The trouble caused by the thought of others, past or present, can be very great and is told most interestingly in Il-Bronja where a married woman listens again and again to a sea-shell where she thinks she can hear the voice of her first and greatest love whom she lost many years back echoing. In No(ra)vella a wife  punishes her errant husband by sending him a series of mischievous e-mails. In L-Isem l-Ieħor a husband, suffering from senility, reveals in his confused remembrances a relationship he once had with another woman, a story with a touching ending.

In Dussman two young women accidentally meet and fall immediately in love, a meeting on which the male suitor of one of them eavesdrops, the author leaving it to the reader to visualise what the eavesdropper feels and thinks. The last sentence hints at what happens when a hetero spouse sadly discovers the truth about his or her spouse’s different sexuality only after marriage.

Another story with a lesbian character in Vaganza t-Tuneżija has her discover to her chagrin that the young man she has used and then treated most uncivilly has paid her back cruelly. Other stories depict a variety of characters like the school teacher who is hit again on the back of his head while at the cinema by a pupil who hates him and does not have the guts to react forcefully, or the tourist guide well-known for giving those he is guiding a mixture of facts acknowledged by historians and tales regarded as purely legendary.
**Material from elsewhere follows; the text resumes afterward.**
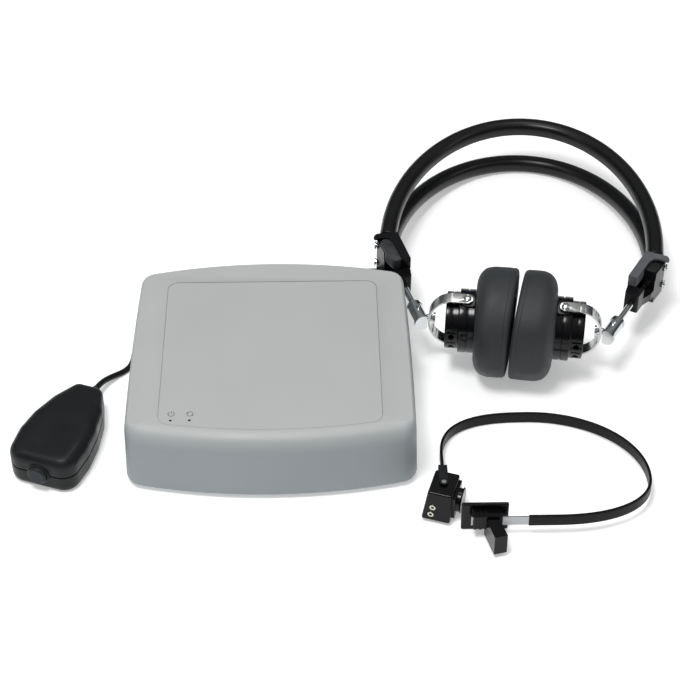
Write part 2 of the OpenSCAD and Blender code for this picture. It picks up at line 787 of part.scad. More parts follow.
// ---- response switch: X across, Y from the button to the tail ----
module hand_place() {
  translate([hand_x, hand_y, 0])
    rotate([0, 0, hand_turn])
      children();
}
function puck_side(r, z0, z1, et, eb) = concat([[0, z0]],
  [for (i = [0:4]) [r - eb + eb * sin(22.5 * i), z0 + eb - eb * cos(22.5 * i)]],
  [for (i = [0:4]) [r - et + et * cos(22.5 * i), z1 - et + et * sin(22.5 * i)]], [[0, z1]]);
module puck(x, y, r, z0, z1, et, eb) {
  translate([x, y, 0])
    rotate_extrude($fn = 32)
      polygon(puck_side(r, z0, z1, et, eb));
}
module pod(g) {
  et = hand_edge - g;
  eb = max(hand_edge_low - g, 0.5);
  hull()
    for (s = [-1, 1]) {
      puck(s * (hand_hw - 10.5), 9.5, 9.5 - g, g, hand_hf - g, et, eb);
      puck(s * (hand_hw - 11), hand_wide, 11 - g, g, hand_h - g, et, eb);
      puck(s * (hand_tail - 5), hand_l - 5, 5 - g, g, hand_ht - g, min(et, 4.9 - g), eb);
    }
}
hand_seats = [[-12, 21], [12, 21], [0, 54]];
hand_roof = [hand_h, hand_h, hand_h + (hand_ht - hand_h) * (54 - hand_wide) / (hand_l - 5 - hand_wide)];
module handset_top() {
  color("#1E1F21")
    hand_place()
      difference() {
        union() {
          difference() {
            pod(0);
            pod(hand_wall);
          }
          for (i = [0:2])
            translate(hand_seats[i])
              rod_z(3, hand_part + 0.4, hand_roof[i] - hand_wall + 0.6, 32);
        }
        box([-40, -20, -1], [40, 100, hand_part + hand_groove / 2]);
        translate([0, 0, hand_part]) {
          rod_y(button_r + button_gap + ring_w, -5, 6);
          rod_y(button_flange_r + 0.5, 2, 12);
        }
        translate([0, 0, hand_exit_z])
          rod_y(relief_r, hand_l - 8, hand_l + 5);
        for (p = hand_seats)
          translate(p)
            rod_z(hand_screw_r + 0.05, 0, hand_ht - hand_wall - 1.5, 32);
      }
}
module handset_base() {
  color("#1C1D1F")
    hand_place()
      difference() {
        union() {
          difference() {
            pod(0);
            pod(hand_wall);
            box([-40, -20, hand_part - hand_groove / 2], [40, 100, 60]);
          }
          difference() {
            pod(hand_wall + 0.2);
            pod(hand_wall + 1.4);
            box([-40, -20, -1], [40, 100, 6]);
            box([-40, -20, hand_part + 1.5], [40, 100, 60]);
          }
          difference() {
            pod(hand_wall - 0.4);
            pod(hand_wall + 1.4);
            box([-40, -20, -1], [40, 100, 6]);
            box([-40, -20, hand_part - hand_groove / 2 - 0.6], [40, 100, 60]);
          }
          for (p = hand_seats)
            translate(p)
              rod_z(3, 1, hand_part, 32);
        }
        translate([0, 0, hand_part])
          rod_y(button_r + button_gap + ring_w, -5, 3);
        translate([0, 0, hand_part])
          rod_y(button_flange_r + 0.5, 2, 12);
        translate([0, 0, hand_exit_z]) {
          rod_y(relief_r, hand_l - 8, hand_l + 5);
          rod_y(relief_r + 1.8, hand_l - 10, hand_l - hand_wall - 0.1);
        }
        for (p = hand_seats)
          translate(p) {
            rod_z(2.3, -1, 1.6, 32);
            rod_z(hand_screw_r + 0.15, 0, hand_part + 1, 32);
          }
      }
}
module button_ring() {
  color("#131416")
    hand_place()
      translate([0, 0, hand_part])
        difference() {
          rod_y(button_r + button_gap + ring_w, -0.6, hand_wall);
          rod_y(button_r + button_gap, -2, hand_wall + 1);
        }
}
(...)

It is likely that the guide’s views regarding legendary tales as being part of a people’s cultural heritage may be also the author’s views, for in the story they are voiced very forcefully by the guide.

Il-Post u ż-Żmien, about a Jewish woman whose family suffered much in the Holocaust, Friggieri’s style is as restrained as it usually is. On a first visit to Germany, the woman is shocked to discover that the handsome man she is talking to is a convinced ex-Nazi, and her reaction is to leave the country immediately. Her reaction is as powerful as it is unshowy.